Iranian gov't militiamen killed as IRGC, Kurdish group clash near western border

Two Iranian government militiamen were killed late Wednesday during a clash with a Kurdish opposition group in western parts of Iran's Kurdistan province, media outlets affiliated with the country’s Islamic Revolutionary Guard Corps (IRGC) reported Thursday.

ERBIL (Kurdistan 24) – Two Iranian government militiamen were killed late Wednesday during a clash with a Kurdish opposition group in western parts of Iran's Kurdistan province, media outlets affiliated with the country’s Islamic Revolutionary Guard Corps (IRGC) reported Thursday.

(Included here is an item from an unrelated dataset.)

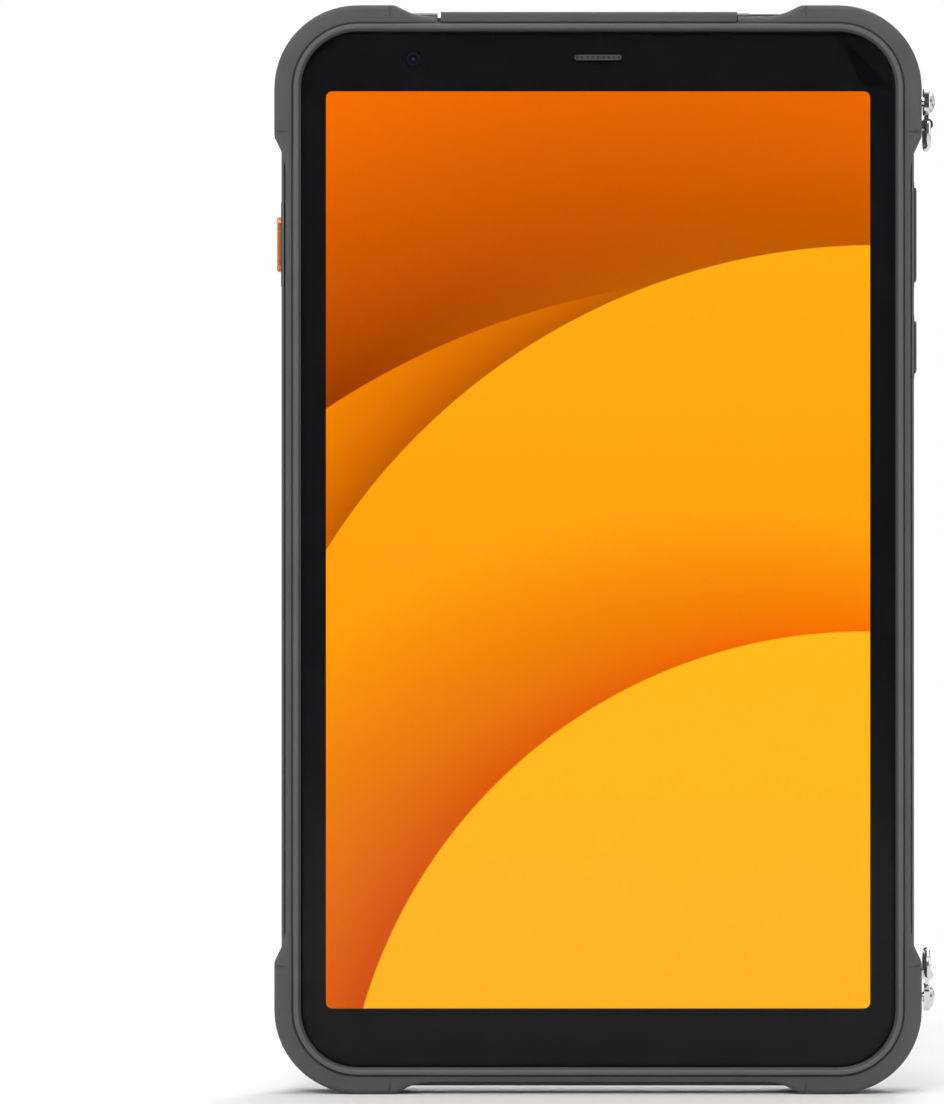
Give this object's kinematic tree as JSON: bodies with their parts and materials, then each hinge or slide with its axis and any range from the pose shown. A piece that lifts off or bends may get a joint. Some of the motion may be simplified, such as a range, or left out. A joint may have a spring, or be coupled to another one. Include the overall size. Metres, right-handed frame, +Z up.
{
  "type": "rugged tablet data collector",
  "caption": "Rugged handheld field data collector: upright tablet with corner bumpers, ribbed grip back, side keys, hinged port cover and strap lugs with D-rings.",
  "frame": {"origin": "bottom centre of the collector's bounding box, strap lugs included; it stands on its two lower corner bumpers", "axes": "+X to the right seen from the screen side, +Y out of the back, +Z up"},
  "size_m": [0.1269, 0.0156, 0.2084],
  "materials": {
    "glass": "polished clear cover glass",
    "black_ink": "printed black border",
    "black_foam": "soft black seal",
    "screen": "lit screen",
    "bezel_rubber": "satin dark grey moulded lip",
    "bumper_rubber": "matte dark grey bumper",
    "steel": "plain steel",
    "dark_plastic": "black moulded plastic",
    "rail_metal": "anodised dark grey",
    "rear_plastic": "fine textured dark grey",
    "black_glass": "polished black",
    "lens": "coated lens",
    "lamp": "clear diffuser",
    "board": "green solder mask",
    "battery_wrap": "black foil",
    "ceramic": "ceramic patch",
    "flex": "amber flexible circuit",
    "key_plastic": "satin dark grey keys",
    "orange_key": "anodised orange",
    "brass": "machined",
    "chrome": "polished",
    "grip_rubber": "dotted black grip rubber"
  },
  "bodies": {
    "case": {"front_glass": "glass", "display_mask": "black_ink", "display_tape": "black_foam", "display_panel": "screen", "front_bezel": "bezel_rubber", "front_frame": "bumper_rubber", "earpiece_mesh": "steel", "earpiece": "dark_plastic", "front_camera": "dark_plastic", "mid_frame": "rail_metal", "rear_surround": "bumper_rubber", "case_screws": "steel", "rear_gasket": "black_foam", "rear_cover": "rear_plastic", "grip_strip_1": "grip_rubber", "grip_strip_2": "grip_rubber", "grip_strip_3": "grip_rubber", "grip_strip_4": "grip_rubber", "grip_strip_5": "grip_rubber", "grip_strip_6": "grip_rubber", "grip_strip_7": "grip_rubber", "grip_strip_8": "grip_rubber", "camera_plate": "rear_plastic", "camera_window": "black_glass", "camera_rings": "dark_plastic", "camera_lens": "lens", "torch_lamp": "lamp", "flash_lens": "lamp", "rear_camera": "dark_plastic", "flash_board": "board", "main_board": "board", "board_screws": "steel", "shield_cans": "steel", "battery": "battery_wrap", "sub_board": "board", "loudspeaker": "dark_plastic", "speaker_mesh": "steel", "vibration_motor": "steel", "gnss_antenna": "ceramic", "display_flex": "flex", "usb_c_port": "steel", "audio_jack": "dark_plastic", "card_reader": "steel", "port_cover_pin": "steel", "volume_seal": "black_foam", "power_seal": "black_foam", "custom_seal": "black_foam", "key_boards": "board", "key_switches": "dark_plastic", "lug_inserts": "brass", "lug_screws": "chrome"},
    "port_cover": {"port_cover": "bumper_rubber", "port_pad": "black_foam"},
    "volume_rocker": {"volume_rocker": "key_plastic"},
    "power_key": {"power_key": "key_plastic"},
    "custom_key": {"custom_key": "orange_key"},
    "strap_lug_top": {"strap_lug_top": "chrome"},
    "strap_lug_bottom": {"strap_lug_bottom": "chrome"},
    "strap_ring_top": {"strap_ring_top": "chrome"},
    "strap_ring_bottom": {"strap_ring_bottom": "chrome"}
  },
  "joints": [
    {"name": "port_cover_hinge", "type": "hinge", "parent": "case", "child": "port_cover", "pos_m": [-0.03405, -0.0005, 0.2054], "axis": [0, -1, 0], "range_deg": [0, 100]},
    {"name": "volume_rocker_tilt", "type": "hinge", "parent": "case", "child": "volume_rocker", "pos_m": [0.05735, -0.0005, 0.1647], "axis": [0, 1, 0], "range_deg": [-1.5, 1.5], "stiffness_Nm_per_rad": 0.2},
    {"name": "power_key_press", "type": "slide", "parent": "case", "child": "power_key", "axis": [-1, 0, 0], "range_m": [0, 0.0003], "stiffness_N_per_m": 800},
    {"name": "custom_key_press", "type": "slide", "parent": "case", "child": "custom_key", "axis": [1, 0, 0], "range_m": [0, 0.0003], "stiffness_N_per_m": 800},
    {"name": "strap_lug_top_swivel", "type": "hinge", "parent": "case", "child": "strap_lug_top", "pos_m": [0.06182, -0.0005, 0.19025], "axis": [1, 0, 0], "continuous": true},
    {"name": "strap_lug_bottom_swivel", "type": "hinge", "parent": "case", "child": "strap_lug_bottom", "pos_m": [0.06182, -0.0005, 0.01815], "axis": [1, 0, 0], "continuous": true},
    {"name": "strap_ring_top_swing", "type": "hinge", "parent": "strap_lug_top", "child": "strap_ring_top", "pos_m": [0.06182, -0.0005, 0.18585], "axis": [0, -1, 0], "range_deg": [0, 140]},
    {"name": "strap_ring_bottom_swing", "type": "hinge", "parent": "strap_lug_bottom", "child": "strap_ring_bottom", "pos_m": [0.06182, -0.0005, 0.02255], "axis": [0, 1, 0], "range_deg": [0, 140]}
  ]
}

The Tasnim agency cited a statement from the IRGC’s Hamza Saiyid-al-Shohada command center as saying that the incident occurred in the Bulbar village of Hawraman district in Sarvabad county, located near Iran's western border with the Kurdistan Region of Iraq.

Related Article: Iranian border guards killed in armed exchange outside Kurdish city

The IRGC claimed further that two officers of the Basij organization—a paramilitary entity operating under the IRGC—, were targeted by “members of a terrorist group affiliated with global arrogance.” One of those killed was referred to as a district employee and the other was reported as a civilian.

“Global arrogance” is a blanket term commonly used by Iranian authorities to refer to the US, European states, and Israel.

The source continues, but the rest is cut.